La poétique aristotélicienne à l’épreuve de l’épopée de la nature : réflexions sur le poème descriptif

Est-il possible d’ériger la nature en héroïne d’un récit sans nier son identité propre, par quoi elle se définit comme l’Autre de l’homme ? Telle est la question que soulève, du point de vue écocritique, le projet d’« épopée de la nature » qui voit le jour dans la France de la fin du XVIIIe siècle. S’il illustre les apories inhérentes à l’idée d’une épopée cosmique qui évince les figures de Dieu et de l’Homme comme actant principal, le poème emblématique des Mois de Roucher montre comment l’inscription de l’épique dans le poème de la nature contribue à bousculer la hiérarchie des genres et l’idéologie qui la sous-tend, évolution qui entre en résonance avec un ensemble de thèmes témoignant d’une conscience de l’insertion de l’homme dans son environnement naturel. Cependant, la relation à la nature est placée sous le signe d’une hésitation fondamentale : si le recours au mythe et à la figure permet au lecteur de renouer avec une mentalité archaïque qui pense la vocation de l’homme à habiter son séjour terrestre, cette tendance est contrariée par les notes en prose adjointes au poème, qui restaurent la scission établie par la science moderne entre l’objet et le sujet. Can we conceive of a narrative that makes nature its hero without, at the same time, denying its own identity, which is to be the Other of human? Such is the question raised by the project of « épopée de la nature » that emerged at the end of the 18th century in France. While the poem Les Mois by Roucher exemplifies the difficulties inherent in the idea of a cosmic epos in the philosophical era, its epic inspiration and tone result in challenging literary canons and their underlying ideologies, an evolution that converges with a range of themes revealing an awareness of the dependence of human being towards his environment.
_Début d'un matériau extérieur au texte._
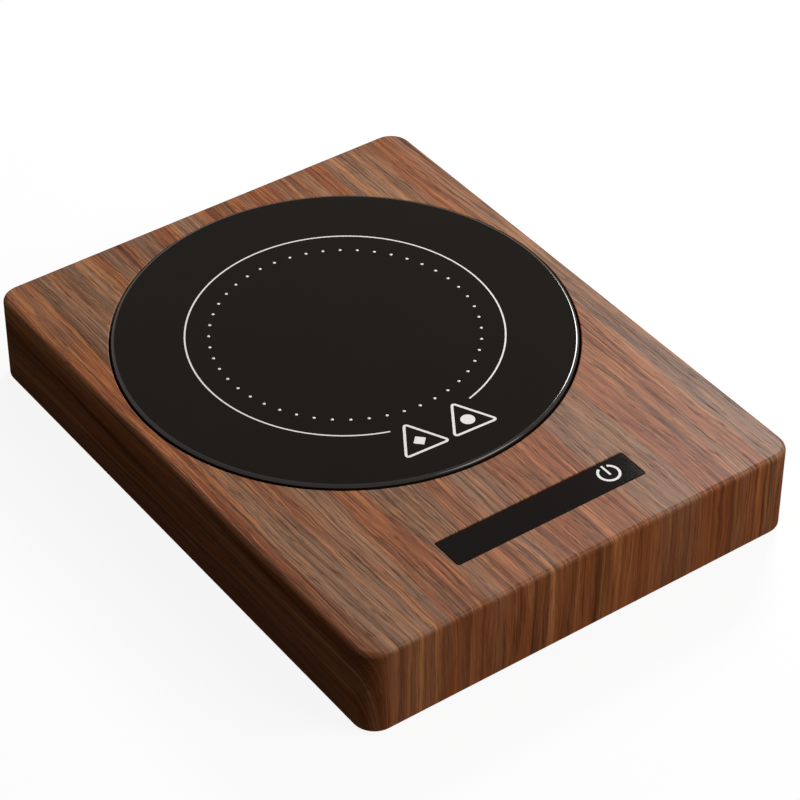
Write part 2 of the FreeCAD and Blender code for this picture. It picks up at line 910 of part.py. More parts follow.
def link_header():
    """Pin strip on the main board, which plugs up into the display board's socket."""
    base_top = main_board_top + link_header_height
    base = block(link_pins * link_pitch, link_width, main_board_top, base_top, 0, link_y())
    top = base_top + link_pin_length
    pins = [block(link_pin, link_pin, main_board_top, top, x, link_y()) for x in link_places()]
    return joined([base, *pins])


def link_socket():
    """Socket strip under the display board."""
    low = main_board_top + link_header_height
    body = block(link_pins * link_pitch, link_width, low, display_board_z, 0, link_y())
    hole = link_pin + 2 * link_pin_gap
    deep = low + link_pin_length + link_pin_gap
    return body.cut([block(hole, hole, low, deep, x, link_y()) for x in link_places()])


def filter_capacitors():
    """Two upright capacitors."""
    high = display_board_z - small_head_height - part_clearance
    y = main_board_y - main_board_depth / 8
    x = main_board_width / 2 - 3 * main_board_hole_inset
    places = (x, x - capacitor_spacing)
    return group(rod(capacitor_radius, main_board_top, high, place, y) for place in places)


def power_inductor():
    """Square inductor with a round core."""
    x = -main_board_width / 2 + main_board_hole_inset + inductor_size
    y = main_board_y - main_board_depth / 8
    core = rod(inductor_core_radius, main_board_top, main_board_top + inductor_height, x, y)
    base_top = main_board_top + inductor_base_height
    base = rounded_block(inductor_size, inductor_size, inductor_corner, main_board_top, base_top, x, y)
    return joined([base, core])


def power_transistor():
    """Flat transistor that switches the heater, soldered by its tab."""
    x = -main_board_width / 5
    y = main_board_y
    high = main_board_top + transistor_height
    body = block(transistor_width, transistor_width, main_board_top, high, x, y)
    tab_top = main_board_top + transistor_tab_thickness
    tab = block(transistor_tab_width, transistor_tab_length, main_board_top, tab_top, x, y)
    return joined([body, tab])


def socket_face_y():
    """Rear face of the lead sockets."""
    return main_board_y + main_board_depth / 2


def board_sockets():
    """Plug-in sockets for the leads along the board's rear edge."""
    y = socket_face_y() - socket_depth / 2
    shapes = []
    for x in (heater_socket_x, sensor_socket_x, switch_socket_x, inlet_socket_x):
        body = block(socket_width, socket_depth, main_board_top, main_board_top + socket_height, x, y)
        shapes.append(body.makeChamfer(socket_edge, upright_edges(body)))
    return group(shapes)


def inlet_body():
    """Black barrel inlet: square case, round nose through the wall and a blind bore."""
    z = inlet_axis_z()
    face = back_y - inlet_set_in
    case_face = back_y - side_wall - cover_gap
    case_length = case_face - face + inlet_length
    case = block(inlet_width, case_length, floor_z, floor_z + inlet_height, 0, case_face - case_length / 2)
    long_edges = [e for e in case.Edges if abs(e.tangentAt(e.FirstParameter).y) > 0.999]
    case = case.makeChamfer(socket_edge, long_edges)
    nose = across(inlet_nose_radius, face - case_face, 0, case_face, z)
    bore = across(inlet_bore_radius, inlet_bore_depth, 0, face - inlet_bore_depth, z)
    return joined([case, nose]).cut(bore)


def inlet_contacts():
    """Centre pin in the inlet's bore."""
    start = back_y - inlet_set_in - inlet_bore_depth
    length = inlet_bore_depth - inlet_pin_set_in
    pin = across(inlet_pin_radius, length, 0, start, inlet_axis_z())
    tip = [e for e in pin.Edges if e.BoundBox.YMin > start + length / 2]
    return pin.makeChamfer(inlet_pin_radius / 3, tip)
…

However, the poet’s vision of man’s relation to nature is ambiguous : whereas references to ancient mythology and the use of figurative language encourage the reader to reconnect with primitive ways of thinking that reflect upon man’s vocation to inhabit his terrestrial dwelling, this trend is counterbalanced by the notes to the poem, which restore the alienation of human being from nature caused by the development of modern science.